To find the mode, simply count the frequency of each value. The value with the highest frequency is the mode.

If you have quiz scores like 85, 90, 78, 90, 88, 90, 92, the number 90 appears three times, more than any other score. So, the mode is 90.

A dataset can have one mode (unimodal), multiple modes (multimodal), or no mode if all values appear with the same frequency.

Here’s a quick comparison of these three measures:

Measure Calculation Key Characteristic
Mean Sum / Count Sensitive to outliers
Median Middle value (ordered) Resistant to outliers
Mode Most frequent value Works with non-numeric data

Practical Applications: When to Use Each Average

Choosing the right average depends entirely on your data and the story you want it to tell. Each measure serves a distinct purpose.

The mean is best when your data is symmetrically distributed without extreme values. It’s ideal for things like average heights, weights, or standardized test scores where most values cluster around the center.

For instance, if you are tracking the average daily temperature in a city over a month, the mean provides a good overall sense of the month’s warmth or coolness.

The median shines when your data contains outliers or is skewed. Income data is a classic example. A few very high incomes can drastically inflate the mean, making it seem like everyone earns more than they do. The median income gives a more realistic picture of what a typical person earns.

It’s also useful for housing prices, where a few luxury homes can skew the average price significantly. The median home price better reflects the market for most buyers.

The mode is indispensable for categorical data or when identifying popularity. If you’re looking at favorite colors, types of cars sold, or common responses in a survey, the mode tells you which category is most frequent.

For example, a shoe store might use the mode to determine the most popular shoe size to ensure adequate stock.

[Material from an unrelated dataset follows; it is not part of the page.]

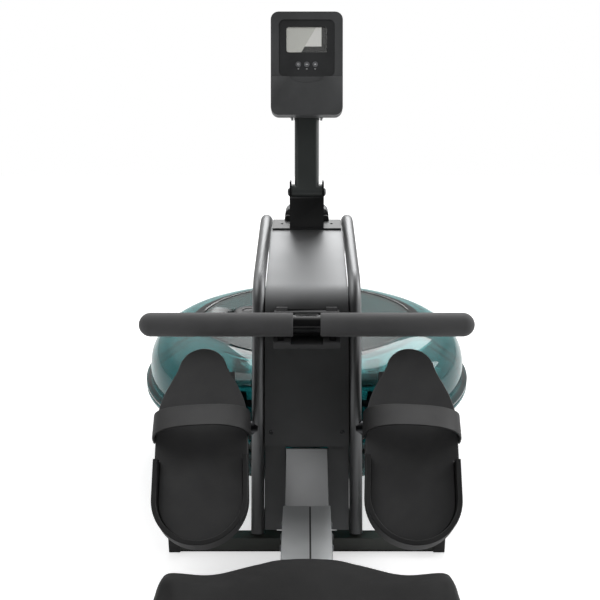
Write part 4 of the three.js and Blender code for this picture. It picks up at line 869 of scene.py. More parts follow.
class Palette:
    """Every finish of the machine, made into a material once."""

    def __init__(self, effects: Effects) -> None:
        """Builds the materials.

        Args:
            effects: The shared node groups.
        """
        self.effects = effects
        self.tube = self._solid("tube_powder_coat", "767778", "88898a", 0.42, metallic=0.9,
                                grain=Grain.ORANGE_PEEL, grain_scale=700.0, grain_height=0.00003,
                                clouding=0.04, wear=0.2, dust=0.006, coat=0.3, coat_roughness=0.35)
        self.casing = self._solid("casing_lacquer", "808182", "88898a", 0.48, metallic=1.0,
                                  grain=Grain.ORANGE_PEEL, grain_scale=500.0, grain_height=0.00002,
                                  clouding=0.03, wear=0.12, dust=0.006, coat=0.2, coat_roughness=0.45)
        self.post = self._solid("post_lacquer", "3c403f", "77787a", 0.45, metallic=0.3,
                                grain=Grain.ORANGE_PEEL, grain_scale=600.0, grain_height=0.00003,
                                clouding=0.04, wear=0.2, dust=0.006, coat=0.5, coat_roughness=0.3)
        self.black_paint = self._solid("black_powder_coat", "0d0e0f", "5c5d5e", 0.4, grain=Grain.ORANGE_PEEL,
                                       grain_scale=650.0, grain_height=0.00005, wear=0.25, dust=0.006,
                                       coat=0.1)
        self.bar_paint = self._solid("floor_bar_paint", "30332f", "8c8d8e", 0.4, grain=Grain.ORANGE_PEEL,
                                     grain_scale=650.0, grain_height=0.00005, wear=0.3, dust=0.02, coat=0.2)
        self.rail = self._solid("anodised_rail", "b2b4b5", "d0d0d0", 0.44, metallic=1.0, grain=Grain.BRUSHED,
                                grain_scale=1500.0, grain_height=0.00002, clouding=0.03, wear=0.3, dust=0.012)
        # The neck has its own painted finish; its tone, darker than the rail's, is painted shade from the
        # casing above it.
        self.neck = self._solid("neck_paint", "9a9b9c", "b0b0b0", 0.44, metallic=1.0, grain=Grain.ORANGE_PEEL,
                                grain_scale=700.0, grain_height=0.00003, clouding=0.03, wear=0.3, dust=0.008)
        self.black_plastic = self._solid("black_plastic", "1c1c1d", "4a4a4b", 0.38, grain_height=0.00003,
                                         dust=0.012)
        self.cradle = self._solid("cradle_plastic", "363637", "56565a", 0.42, grain_height=0.00003, dust=0.01)
        self.gloss_black = self._solid("gloss_black", "141415", "505052", 0.14, grain=Grain.ORANGE_PEEL,
                                       grain_scale=300.0, grain_height=0.00001, wear=0.2, dust=0.01, coat=0.5,
                                       coat_roughness=0.05)
        self.pedal = self._solid("pedal_plastic", "303031", "5a5a5b", 0.55, grain_scale=1400.0,
                                 grain_height=0.00006, dust=0.015)
        self.strap_rubber = self._solid("strap_rubber", "171718", "4e4e4f", 0.58, grain_scale=1100.0,
                                        grain_height=0.00002, wear=0.15, dust=0.012)
        self.foam = self._solid("grip_foam", "484849", "5c5c5c", 0.72, grain=Grain.FOAM_CELLS,
                                grain_scale=1300.0, grain_height=0.00012, wear=0.1, dust=0.015, sheen=0.15)
        self.console = self._solid("console_plastic", "48494a", "616263", 0.5, grain_scale=1800.0,
                                   grain_height=0.00004, wear=0.15, dust=0.012)
        self.face = self._solid("console_face", "313233", "4c4c4c", 0.45, grain_scale=1500.0,
                                grain_height=0.00002, wear=0.0, dust=0.008)
        self.key = self._solid("key_rubber", "5f6062", "6a6a6a", 0.5, grain_scale=1800.0,
                               grain_height=0.00003)
        self.mark = self._solid("printed_mark", "c8c9ca", "c8c9ca", 0.5, grain_height=0.00001, wear=0.0,
                                dust=0.0)
        self.steel = self._solid("blackened_steel", "5c5d5f", "b0b0b0", 0.3, metallic=1.0,
                                 grain=Grain.BRUSHED, grain_scale=1500.0, grain_height=0.00001, wear=0.4)
        self.rubber = self._solid("foot_rubber", "1b1b1b", "3c3c3c", 0.62, grain_scale=900.0,
                                  grain_height=0.00008, wear=0.2, dust=0.008)
        self.seat = self._solid("seat_skin", "0b0b0c", "3d3d3e", 0.62, grain_scale=1300.0,
                                grain_height=0.00008, wear=0.1, wear_radius=0.003, dust=0.006, clouding=0.06,
                                specular=0.15, sheen=0.04)
        # The display's grey, then its painted glare tone, then its painted bezel shadow tone.
        self.display = PanelFinish("display_panel", tone("dadbd6"), tone("f6f6f4"), tone("3e3f3f"),
                                   (0.0, 0.614, 0.7055)).build(effects)
        # The tank's upper tint is painted light: lighter above the level heights.
        self.tank = ClearFinish("tank_plastic", (0.04, 0.24, 0.25), upper=(0.18, 0.47, 0.47)).build(effects)
        self.lid = ClearFinish("lid_plastic", (0.065, 0.155, 0.15), 0.2, specular=0.1).build(effects)
        self.lens = ClearFinish("screen_lens", (0.93, 0.93, 0.92), 0.01, ior=1.3).build(effects)
        self.webbing = WebbingFinish("strap_webbing", tone("242526")).build(effects)
        self.floor = FloorFinish("floor", (0.9, 0.9, 0.9)).build(effects)

    def _solid(self, name: str, code: str, worn: str, roughness: float, **rest: float | Grain) -> Material:
        """An opaque finish's material, with its colour and its worn colour as written codes."""
        return SolidFinish(name, tone(code), roughness, worn=tone(worn), **rest).build(self.effects)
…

Understanding these distinctions helps you present data accurately and avoid misinterpretations.

Consider these scenarios:

Scenario Best Average Type Reason
Student test scores (no extreme scores) Mean Symmetrical data, good overall performance measure.
Household income in a city Median Income data often skewed by high earners.
Most common shirt size sold Mode Identifies the most frequent category.
Times taken to solve a puzzle (some very slow) Median Slow times act as outliers, affecting the mean.

Common Pitfalls and How to Avoid Them

Even with simple calculations, missteps can happen. Being aware of common pitfalls helps ensure your averages are accurate and meaningful.

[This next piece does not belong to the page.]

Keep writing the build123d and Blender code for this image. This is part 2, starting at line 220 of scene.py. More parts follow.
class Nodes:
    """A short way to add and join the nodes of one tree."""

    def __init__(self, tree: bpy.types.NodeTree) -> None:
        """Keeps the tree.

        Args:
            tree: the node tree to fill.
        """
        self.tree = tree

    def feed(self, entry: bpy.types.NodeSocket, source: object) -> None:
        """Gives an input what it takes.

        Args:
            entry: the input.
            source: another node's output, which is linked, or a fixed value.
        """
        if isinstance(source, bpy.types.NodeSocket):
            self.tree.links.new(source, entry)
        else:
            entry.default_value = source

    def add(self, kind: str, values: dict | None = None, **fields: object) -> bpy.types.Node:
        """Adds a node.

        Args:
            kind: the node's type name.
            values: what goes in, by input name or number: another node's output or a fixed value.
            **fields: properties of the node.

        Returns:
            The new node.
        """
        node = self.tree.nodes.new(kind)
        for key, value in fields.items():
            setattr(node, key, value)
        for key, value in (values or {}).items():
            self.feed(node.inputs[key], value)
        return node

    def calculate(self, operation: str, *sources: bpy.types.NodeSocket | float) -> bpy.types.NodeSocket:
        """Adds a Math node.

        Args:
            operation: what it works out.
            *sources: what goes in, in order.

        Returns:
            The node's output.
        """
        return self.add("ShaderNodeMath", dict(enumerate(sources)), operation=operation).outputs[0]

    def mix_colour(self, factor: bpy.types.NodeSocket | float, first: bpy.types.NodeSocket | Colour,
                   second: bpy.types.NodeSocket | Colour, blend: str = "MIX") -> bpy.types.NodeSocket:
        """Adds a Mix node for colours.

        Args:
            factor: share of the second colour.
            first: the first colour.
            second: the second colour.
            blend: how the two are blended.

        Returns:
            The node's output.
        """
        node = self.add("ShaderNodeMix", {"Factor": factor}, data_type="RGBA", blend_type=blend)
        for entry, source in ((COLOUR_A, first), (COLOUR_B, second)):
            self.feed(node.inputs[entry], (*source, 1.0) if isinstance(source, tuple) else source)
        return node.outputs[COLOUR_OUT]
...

One frequent mistake is using the mean when the median or mode would be more appropriate. Always consider the nature of your data and whether outliers are present.

Another pitfall is miscounting the number of data points. A simple error in the denominator for the mean or in finding the middle for the median can lead to an incorrect result.

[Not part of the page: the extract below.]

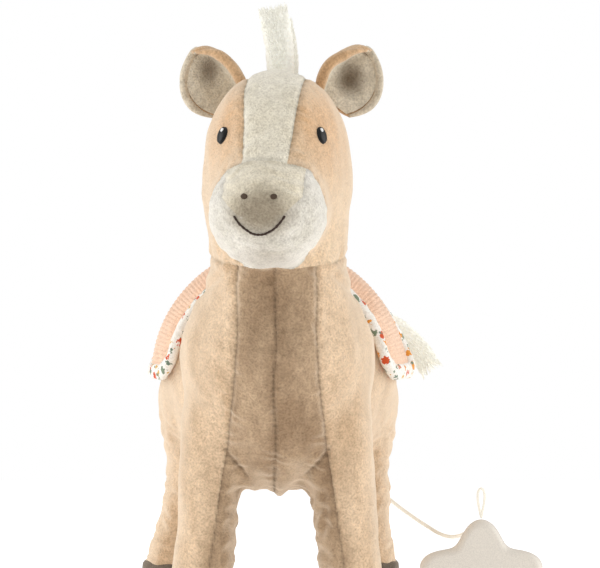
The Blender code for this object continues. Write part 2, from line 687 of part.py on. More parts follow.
def build_movement(deck):
    """The reel with its mainspring, the pinned cylinder with its comb, and the air-brake governor."""
    shaft_seat = empty("reel_axis", REEL_AXIS + Vector((0, 0, deck)), HORSE)
    shaft = [(0.0, 0.0148), (SHAFT_RADIUS, 0.0144), (SHAFT_RADIUS, 0.0), (0.0, 0.0)]
    turned("reel_shaft", shaft, STEEL, shaft_seat, SMALL_STEPS, roughness=0.25, metallic=1.0)
    bore = SHAFT_RADIUS + 0.00015
    hub, rim = REEL_RADIUS - 0.0020, REEL_RADIUS + 0.0016
    reel = [(rim, 0.0078), (rim, 0.0070), (hub, 0.0070), (hub, 0.0022), (rim + 0.001, 0.0022),
            (rim + 0.001, 0.0008), (bore, 0.0008), (bore, 0.0078)]
    turned("cord_reel", reel, CASE_PLASTIC, shaft_seat, 24, roughness=0.4)
    winding = [(REEL_RADIUS, 0.0067), (REEL_RADIUS, 0.0025), (hub + GAP, 0.0025), (hub + GAP, 0.0067)]
    turned("cord_winding", winding, CORD, shaft_seat, 24)
    spring = [(REEL_RADIUS, 0.0125), (REEL_RADIUS, 0.0084), (0.0019, 0.0084), (0.0019, 0.0125)]
    turned("mainspring", spring, STEEL, shaft_seat, 24, roughness=0.3, metallic=1.0)

    axis = empty("cylinder_axis", CYLINDER_AXIS, HORSE)
    drum = cone("cylinder", CYLINDER_AXIS, CYLINDER_RADIUS, CYLINDER_RADIUS, CYLINDER_LENGTH, ALONG_X, 24)
    drum = piece("pinned_cylinder", drum, BRASS, axis, CYLINDER_AXIS, roughness=0.3, metallic=1.0)
    pins = bmesh.new()
    for row in range(PIN_ROWS):
        turn = math.tau * row / PIN_ROWS + 0.3
        along = (row * 2 % PIN_ROWS - (PIN_ROWS - 1) / 2) * 0.0026
        pin = Matrix.Translation(CYLINDER_AXIS + Vector((along, 0, 0))) @ Matrix.Rotation(turn, 4, "X")
        bmesh.ops.create_cube(pins, size=1.0, matrix=pin @ Matrix.Translation((0, 0, CYLINDER_RADIUS))
                              @ Matrix.Diagonal((0.0005, 0.0005, 0.0012, 1)))
    joined = drum.modifiers.new("pins", "BOOLEAN")
    joined.operation = "UNION"
    joined.solver = "EXACT"
    joined.object = cutter("cylinder_pins", to_mesh("pins", pins), CUTTERS)

    comb_z = CYLINDER_AXIS.z + CYLINDER_RADIUS + 0.0016
    teeth, pitch, root = 7, 0.0020, 0.0320
    outline = [(0.0035, root), (0.0035, root + 0.0030), (0.0185, root + 0.0030), (0.0185, root)]
    for tooth in reversed(range(teeth)):
        middle = 0.0110 + (tooth - (teeth - 1) / 2) * pitch
        tip = CYLINDER_AXIS.y + 0.0010 + 0.0003 * tooth
        outline += [(middle + 0.0007, root), (middle + 0.0007, tip), (middle - 0.0007, tip),
                    (middle - 0.0007, root)]
    comb = flat_plate("comb", outline, comb_z, 0.0007)
    comb = piece("comb", comb, STEEL, HORSE, roughness=0.2, metallic=1.0)
    for number, side in ((1, -1), (2, 1)):
        place = Vector((0.0110 + side * 0.0050, root + 0.0015, comb_z + 0.0007))
        hole = cone("comb_hole", place, 0.0008, 0.0008, 0.004, segments=SMALL_STEPS)
        cut(comb, cutter(f"comb_hole_{number}", hole, CUTTERS))
        seat = empty(f"comb_screw_seat_{number}", place, HORSE)
        profile = [(0.0, 0.0008), (0.0012, 0.0006), (0.0013, GAP), (0.00055, GAP), (0.00055, -0.0030),
                   (0.0, -0.0034)]
        turned(f"comb_screw_{number}", profile, STEEL, seat, SMALL_STEPS, roughness=0.3, metallic=1.0)

    fan_seat = empty("governor_axis", GOVERNOR_AXIS + Vector((0, 0, deck)), HORSE)
    fan = cone("governor", GOVERNOR_AXIS + Vector((0, 0, deck + 0.0055)), 0.0009, 0.0009, 0.0100,
               segments=SMALL_STEPS)
    fan = piece("governor_fan", fan, BRASS, fan_seat, GOVERNOR_AXIS + Vector((0, 0, deck)),
                roughness=0.3, metallic=1.0)
    wing = box("wing", GOVERNOR_AXIS + Vector((0, 0, deck + 0.0030)), (0.0062, 0.0006, 0.0030))
    joined = fan.modifiers.new("wing", "BOOLEAN")
    joined.operation = "UNION"
    joined.solver = "EXACT"
    joined.object = cutter("governor_wing", wing, CUTTERS)


def flat_plate(name, outline, height, thickness):
    """A plate with this outline, from height up."""
    shape = bmesh.new()
    face = shape.faces.new([shape.verts.new((x, y, height)) for x, y in outline])
    if face.normal.z > 0:
        face.normal_flip()
    grown = bmesh.ops.extrude_face_region(shape, geom=[face])
    top = [v for v in grown["geom"] if isinstance(v, bmesh.types.BMVert)]
    bmesh.ops.translate(shape, vec=(0, 0, thickness), verts=top)
    bmesh.ops.recalc_face_normals(shape, faces=shape.faces)
    return to_mesh(name, shape)


# Cord and handle


def build_cord():
    seat = empty("grommet_seat", CORD_EXIT - Vector((0, 0.0010, 0)), HORSE)
    seat.rotation_euler[0] = math.radians(-90)
    hole = CORD_RADIUS + 0.0003
    ring = [(hole, 0.0010), (0.0030, 0.0010), (0.0042, 0.0002), (0.0042, -0.0012), (0.0030, -0.0040),
            (hole, -0.0040)]
    turned("cord_grommet", ring, CREAM, seat, SMALL_STEPS)
    tube("pull_cord", smooth_route(CORD_ROUTE, 3), CORD_RADIUS, CORD, HORSE)


def build_handle():
    """A rounded star that stands on two of its points, with a cord loop at its top."""
    joint = empty("handle_slide", STAR_CENTRE, HORSE)
    curve = bpy.data.curves.new("pull_handle", "CURVE")
    curve.dimensions = "2D"
    curve.fill_mode = "BOTH"
    rim = 0.0015
    curve.extrude = STAR_THICKNESS / 2 - rim
    curve.bevel_depth = rim
    curve.bevel_resolution = 1
    count = 60
    line = curve.splines.new("POLY")
    line.points.add(count - 1)
    for i, point in enumerate(line.points):
        turn = math.tau * i / count
        radius = (STAR_RADIUS - rim) * (1 - 0.33 * abs(math.sin(2.5 * turn)) ** 1.5)
        point.co = (radius * math.sin(turn), radius * math.cos(turn), 0, 1)
    line.use_cyclic_u = True
    star = bpy.data.objects.new("pull_handle", curve)
    PARTS.objects.link(star)
    star.parent = joint
    star.rotation_euler[0] = math.radians(90)
    paint(star, SATIN_PLASTIC, 0.5, 0.0)
    top = Vector((0, 0, STAR_RADIUS + LOOP_CORD + GAP))
    loop = []
    for step in range(16):
        turn = math.tau * step / 16
        pinch = math.sin(turn / 2) ** 1.5
        rise = (LOOP_HEIGHT - 2 * LOOP_CORD) * (1 - math.cos(turn)) / 2
        loop.append(top + Vector(((LOOP_WIDTH / 2 - LOOP_CORD + 0.0006) * math.sin(turn) * pinch, 0, rise)))
    tube("handle_loop", loop, LOOP_CORD, CORD, joint, cyclic=True)


clear_scene()
PARTS = new_collection("plush_horse")
CUTTERS = new_collection("cutters")
HIP_CUTTERS = new_collection("joint_cutters")
HORSE = empty("horse_frame", FRAME_SHIFT)
build_cutters()
build_trunk()
build_saddle()
build_ears(build_head())
build_legs()
build_tail()
build_movement(build_case())
build_cord()
build_handle()
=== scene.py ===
"""The looks of the plush horse: velour skin, embroidery, saddle cloth, pile tufts, cord and handle.

Lengths here are in millimetres of the design frame, which is symmetric about x = 0, faces -Y and
stands on z = 0. place() turns them into the frame's metres, with the shift read from the hooves.
"""

import math
import random

import bmesh
import bpy
import numpy as np
import openvdb
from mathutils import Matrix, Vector


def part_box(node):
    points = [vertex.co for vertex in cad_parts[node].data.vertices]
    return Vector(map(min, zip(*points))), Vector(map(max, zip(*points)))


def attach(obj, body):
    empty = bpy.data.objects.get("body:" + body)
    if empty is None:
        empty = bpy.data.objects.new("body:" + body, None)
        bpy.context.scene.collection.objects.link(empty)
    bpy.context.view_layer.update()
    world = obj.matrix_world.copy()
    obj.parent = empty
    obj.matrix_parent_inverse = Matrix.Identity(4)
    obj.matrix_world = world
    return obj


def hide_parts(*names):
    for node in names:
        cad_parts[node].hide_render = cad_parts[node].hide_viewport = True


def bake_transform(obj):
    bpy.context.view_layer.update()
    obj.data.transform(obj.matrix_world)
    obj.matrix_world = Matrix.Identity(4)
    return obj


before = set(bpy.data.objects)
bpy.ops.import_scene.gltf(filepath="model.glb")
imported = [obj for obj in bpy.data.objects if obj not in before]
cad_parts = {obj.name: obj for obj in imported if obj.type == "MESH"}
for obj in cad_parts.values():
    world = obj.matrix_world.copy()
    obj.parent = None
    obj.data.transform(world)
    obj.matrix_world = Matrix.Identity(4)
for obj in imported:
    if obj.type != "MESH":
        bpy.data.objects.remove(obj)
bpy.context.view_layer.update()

FRONT_FOOT_Y = -38.0
left_hoof, right_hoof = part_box("hoof_front_left"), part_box("hoof_front_right")
SHIFT = np.array([
    (left_hoof[1].x + right_hoof[0].x) / 2,
    (left_hoof[0].y + left_hoof[1].y) / 2 - FRONT_FOOT_Y / 1000,
    0.0,
])

# The voxel grid that the skin is meshed on.
VOXEL = 0.85
GRID_LOW = np.array([-68.0, -98.0, 18.0])
GRID_HIGH = np.array([66.0, 86.0, 244.0])

# The body's main places and sizes; -1 is the horse's right side and 1 its left.
NECK_AXIS = np.array([0.0, -40.0])
HEAD_YAW = math.radians(-7)
HOOF_TOP = 25.0
LEG_TOP = 60.0
BARREL = ((0, 30, 112), (51, 45.5, 51))
CHEST = ((0, -29, 109), (39.5, 33, 47))
NECK = ((0, -31, 128), (1.0, -37, 162), 38, 26)
RIGHT_RUMP, LEFT_RUMP = (((x, 44, 98), (22.5, 25, 27)) for x in (-30, 30))
SKULL = ((-0.8, -38, 192), (30.4, 30, 45.5))
CROWN = ((-0.8, -36, 209), (27.4, 26, 28.5))
THROAT = ((1.2, -37, 150), (0, -38, 188), 24.8, 28)
BROW = ((0, -46, 208), (0, -62, 188), 22, 22)
MUZZLE_BALL = ((0.3, -68.5, 178.8), (24.3, 24.5, 22.6))
SADDLE_Y = (4.0, 46.0)
SADDLE_FOLD = math.radians(49)
SADDLE_HEM = math.radians(91.5)
SADDLE_Z = 112.0
STITCH_PITCH = 2.6
PUCKER_PITCH = 7.5
LEG_WRINKLE_PITCH = 8.2
FRONT_HIP = (25.5, -36.0, 90.0)
FRONT_FOOT = {-1: (-31.3, -38.0, 18.0), 1: (31.0, -38.0, 18.0)}
FRONT_THIGH_RADIUS = 14.0
FRONT_FOOT_RADIUS = {-1: 13.0, 1: 12.6}
HIND_HIP = (32.0, 45.0, 94.0)
HIND_KNEE = {-1: (-37.2, 46.0, 56.0), 1: (35.6, 46.0, 55.0)}
HIND_FOOT = {-1: (-47.5, 46.0, 18.0), 1: (40.5, 46.0, 18.0)}
HIND_THIGH_RADIUS = 19.0
HIND_KNEE_RADIUS = 13.3
HIND_FOOT_RADIUS = {-1: 13.4, 1: 12.7}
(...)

When working with the mode, remember that a dataset can have multiple modes. If two or more values share the highest frequency, list all of them as modes.

Be careful with data entry errors. A single typo can significantly alter your mean, especially in smaller datasets. Double-checking your numbers is a small but important step.

Finally, avoid generalizing too broadly from an average. An average summarizes, but it doesn’t tell the whole story of individual data points or the data’s spread. Always consider the context.

Developing Your Data Intuition

Learning to calculate averages is a skill, but developing an intuition for data is an art. It helps you ask the right questions and choose the best tools for understanding information.

Practice with different datasets. Work through examples where the mean, median, and mode yield different results. See how outliers shift the mean but leave the median relatively untouched.

When you encounter data, pause and consider what each type of average would tell you. This habit strengthens your analytical thinking.

Think about the real-world implications of each measure. What does an “average” tell you about a class’s performance, or the typical cost of something?

The more you engage with data and its various central tendencies, the more confident you will become in interpreting and presenting it effectively.

How To Do The Average — FAQs

What is the simplest way to explain the concept of average?

The average is a single number that represents the central or typical value of a group of numbers. It helps us summarize a collection of data into one understandable figure. Think of it as finding the “middle ground” or the most representative value for a dataset. It provides a quick snapshot of the data’s general tendency.

When should I use the median instead of the mean?

You should use the median when your data contains extreme values, often called outliers, which can significantly skew the mean. For instance, in salary data or housing prices, a few very high figures can make the mean appear much higher than what most people experience. The median, being the middle value, offers a more accurate representation of the typical value in such cases.

Can a dataset have more than one mode?

Yes, a dataset can absolutely have more than one mode. If two or more values appear with the same highest frequency, then all of those values are considered modes. A dataset with two modes is called bimodal, and one with more than two modes is called multimodal. If all values appear with the same frequency, the dataset has no mode.

Why is it important to understand different types of averages?

Understanding different types of averages (mean, median, mode) is important because each tells a distinct story about your data. Relying solely on one type can lead to misinterpretations or incomplete conclusions. Choosing the correct average ensures you accurately represent the data’s central tendency and communicate insights effectively, tailored to the specific context and data characteristics.

How does the average relate to daily decision-making?

Averages influence many daily decisions, often without us realizing it. For example, knowing the average cost of groceries helps budget, or understanding average commute times helps plan your day. Businesses use averages to stock popular products (mode) or set pricing. Grasping these concepts helps you interpret information better and make more informed choices.